Practical No. 1
Title: To Perform Number System Conversions

Aim
To enable students to accurately convert numerical values between various number systems, including Decimal, Binary, Octal, and Hexadecimal, thereby reinforcing their understanding of place value and base conversion principles.

Introduction
In the realm of computer architecture, understanding different number systems is fundamental. While humans commonly use the decimal system (base-10), digital computers operate primarily on the binary system (base-2), using only two digits: 0 and 1. To bridge this gap and make binary data more manageable for humans, other number systems like Octal (base-8) and Hexadecimal (base-16) are frequently employed as shorthand notations for binary.

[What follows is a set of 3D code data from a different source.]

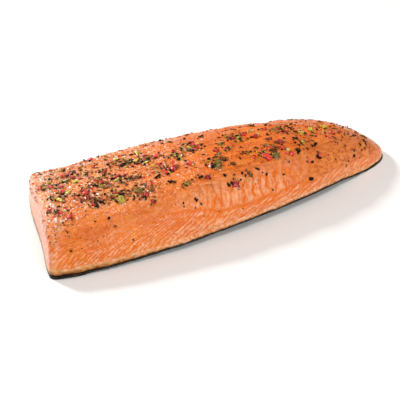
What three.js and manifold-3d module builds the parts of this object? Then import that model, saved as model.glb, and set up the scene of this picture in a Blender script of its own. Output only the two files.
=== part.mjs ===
// A peppered side of salmon, cut square at the thick end and lying on its skin.
// Millimetres, +X along the fillet towards the tail end, -Y the side cut along the back,
// +Z up. The origin is on the ground in the middle of the fillet.
import * as THREE from "three";
import { mergeVertices } from "three/addons/utils/BufferGeometryUtils.js";
import Module from "manifold-3d";

const wasm = await Module();
wasm.setup();

// Driving dimensions.
const CUT_X = -178; // the square cut across the thick end
const TIP_X = 179; // the furthest point of the tail end
const LENGTH = TIP_X - CUT_X;
const WIDTH = 154;
const CROWN = 50; // thickness at the thickest place
const SKIN = 1.2;
const FAT_AT_CUT = 5.5; // the tan fat under the flesh, thinning along the fillet
const FAT_AT_TAIL = 2.6;
const GAP = 0.3; // air between one layer and the next
const EDGE_LIFT_CUT = 1.6; // how far the edge of the skin curls off the ground
const EDGE_LIFT_BACK = 5.5;
const EDGE_LIFT_BELLY = 2.4;
const CURL = 0.2; // share of the half width that curls
const FAT_PROUD = 0.3; // how far each layer stands out past the flesh
const SKIN_PROUD = 1.4;
const TAIL_CAP = 86; // length over which the tail end rounds off in plan
const TAIL_ROUND = 2.3; // power of that rounding, 2 for an ellipse
const TAIL_LOW = 5; // power by which the top falls to the tip
const TAIL_Y = 28; // where the tip lies across the width
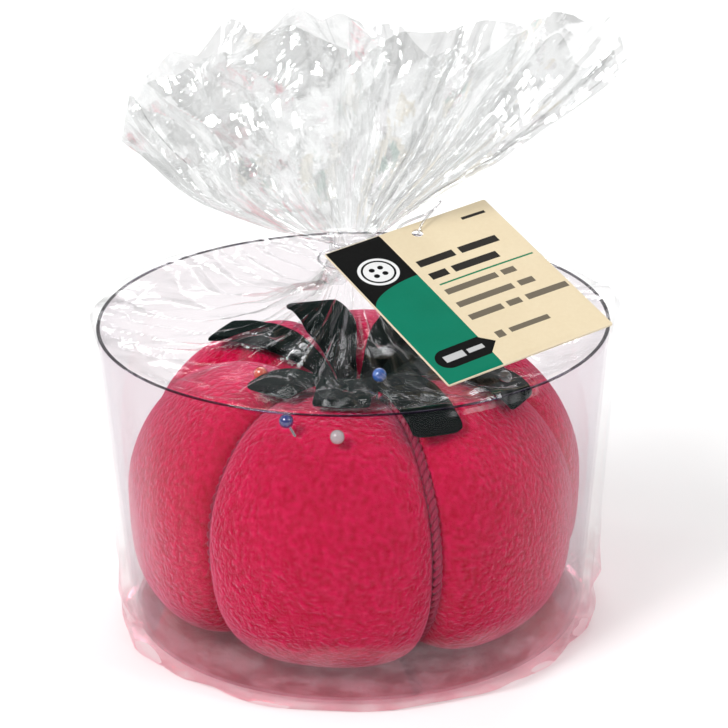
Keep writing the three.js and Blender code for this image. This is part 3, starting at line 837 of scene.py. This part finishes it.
def folded_body():
    rings = body_rings()
    normal = outward_of(rings)
    r, z = body_r[:, None], body_z[:, None]
    on_wall = between(z, 0.5, 6) * (r > 60)
    on_shoulder = between(70 - r, 0, 6) * (z > 80)
    turn_round = azimuth[None, :]
    flap = sum(height * np.exp(-(((turn_round - middle) / half) ** 2)) for middle, half, height in FLAPS)
    foot = between(z, 0.0, 1.5) * (1 - between(z, 5, 26)) * (r > 60)
    front = np.cos(np.radians(turn_round)) > 0.2
    small = facets(rings * (1, 1, 0.35), 17 * MM, 5)
    at_foot = foot * (1.2 + 1.3 * front + 1.6 * facets(rings, 14 * MM, 6))
    wall = on_wall * (0.25 + 0.5 * small) + on_wall * flap * (1 - 0.3 * small) + at_foot
    pleat_turns = turn_round / 360 * PLEATS + 1.3 * drift(rings / (MM * 60), 1, 8) * between(r, 8, 60)
    broad_turns = turn_round / 360 * BROAD_PLEATS + 0.9 * np.sin(np.radians(turn_round * 2 + 40))
    near_neck = (1 - between(r, 12, 68)) ** 0.6
    pleats = (triangle_wave(pleat_turns) ** 1.3) * (2.2 * near_neck + 0.3)
    broad = triangle_wave(broad_turns) * (1.9 * near_neck + 0.7)
    crumple = 0.6 * facets(rings, 17 * MM, 11) + 0.25 * facets(rings, 7 * MM, 12)
    shoulder = -on_shoulder * (pleats + broad) * between(r, 6, 12)
    shoulder = shoulder + on_shoulder * np.minimum(crumple, 0.5) * between(r, 9, 20)
    neck = -0.9 * (r < 14) * (z > 88) * triangle_wave(turn_round / 360 * NECK_PLEATS)
    offset = np.maximum(wall, 0.0) + shoulder + neck
    offset = np.where(offset < 0, offset * pin_room(rings), offset)
    return rings + normal * (offset * MM)[..., None]


body_sheet = folded_body()
print("bag body", body_sheet.shape[0] * body_sheet.shape[1], "points")

# %% [markdown]
# ## The ruffle
# Above the neck the film opens into a wide flat fan. Its mouth has an uneven edge, given as azimuths and
# heights in millimetres. Low down the pleats fold inwards only, so that the tag can swing past them, and
# near the mouth they may stand up to 4 mm further out than the solid.

# %% Ruffle
MOUTH_EDGE = np.array([(-180, 152), (-150, 163), (-120, 148), (-90, 134), (-62, 147), (-35, 160),
                       (-8, 171), (8, 161), (24, 156), (40, 167), (66, 164), (90, 152), (120, 151),
                       (150, 163), (180, 152)])
MOUTH_HALF, MOUTH_CENTRE, MOUTH_DEEP = 67 * MM, 5.5 * MM, 17 * MM
RUFFLE_ROWS = 170
MOUTH_JAGS, RUFFLE_PLEATS, FINE_PLEATS = 23, 13, 41


def ruffle_rings():
    v = np.linspace(0, 1, RUFFLE_ROWS)[:, None]
    a = az[None, :]
    to_right = (1 + np.sin(a)) / 2
    spread = v ** (0.62 + 0.28 * to_right)
    edge = np.interp(azimuth, MOUTH_EDGE[:, 0], MOUTH_EDGE[:, 1])
    jag = 3.2 * (triangle_wave(azimuth / 360 * MOUTH_JAGS + 0.4 * np.sin(a[0] * 3)) - 0.5)
    jag = jag + 1.8 * np.sin(a[0] * 17 + 1)
    top = (edge + jag)[None, :] * MM
    across = (NECK_R + (MOUTH_HALF - NECK_R) * spread) * np.sin(a) + MOUTH_CENTRE * spread
    deep = (NECK_R + (MOUTH_DEEP - NECK_R) * v) * np.cos(a)
    height = NECK_TOP + (top - NECK_TOP) * v ** (1.35 - 0.35 * to_right)
    plain = np.stack(np.broadcast_arrays(across, NECK_Y - deep, height), -1)
    wander = 0.35 * drift(plain / (MM * 70), 1, 21) * v
    pleat = triangle_wave(azimuth[None, :] / 360 * RUFFLE_PLEATS + wander)
    fine = triangle_wave(azimuth[None, :] / 360 * FINE_PLEATS + 2.2 * wander)
    fold_in = np.clip((0.6 * pleat + 0.2 * fine * (1 - 0.85 * v)) * between(v, 0, 0.25), 0, 0.85)
    folded = plain.copy()
    folded[..., 1] = NECK_Y + (plain[..., 1] - NECK_Y) * (1 - fold_in)
    loose = between(v, 0.12, 0.6)
    folded[..., 0] += (pleat - 0.5) * 2.6 * MM * np.cos(a) * loose
    fan = np.stack(np.broadcast_arrays(np.cos(a) * 1.2, np.sin(a) * 1.2, v * 0.55), -1)
    for axis, size, amount, seed in ((0, 0.9, 2.2, 31), (1, 0.75, 6.5, 32), (2, 0.9, 2.2, 33),
                                     (1, 0.3, 2.0, 35)):
        folded[..., axis] += facets(fan, size, seed, 3) * amount * MM * loose
    for axis, size, amount, seed in ((1, 26, 2.4, 37), (1, 12, 0.9, 38), (0, 22, 1.2, 39)):
        folded[..., axis] += facets(plain, size * MM, seed, 4) * amount * MM * loose
    reach = np.abs(plain[..., 1] - NECK_Y) + 4 * MM * between(v, 0.6, 0.9)
    folded[..., 1] = NECK_Y + np.clip(folded[..., 1] - NECK_Y, -reach, reach)
    tuck = 0.16 * between(v, 0, 0.02) * (1 - between(v, 0.12, 0.45))
    folded[..., 0] *= 1 - tuck
    folded[..., 1] = NECK_Y + (folded[..., 1] - NECK_Y) * (1 - tuck)
    return folded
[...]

These systems offer a more compact representation of binary data and facilitate easier conversion. This practical serves as a hands-on exercise to master the conversion techniques among these critical number systems.

Procedure / Example
Example: Converting Decimal to Binary
To convert the decimal number 13₁₀ to binary, perform successive division by 2 and collect the remainders:

1.     13 ÷ 2 = 6 remainder 1

2.     6 ÷ 2 = 3 remainder 0

3.     3 ÷ 2 = 1 remainder 1

4.     1 ÷ 2 = 0 remainder 1

Reading the remainders from bottom to top, the binary equivalent of 13₁₀ is 1101₂.

Result / Conclusion
This practical successfully demonstrated the fundamental principles and methods for converting numerical data between decimal, binary, octal, and hexadecimal number systems. Mastery of these conversions is essential for understanding how computers represent and process information, forming a foundational skill in computer architecture.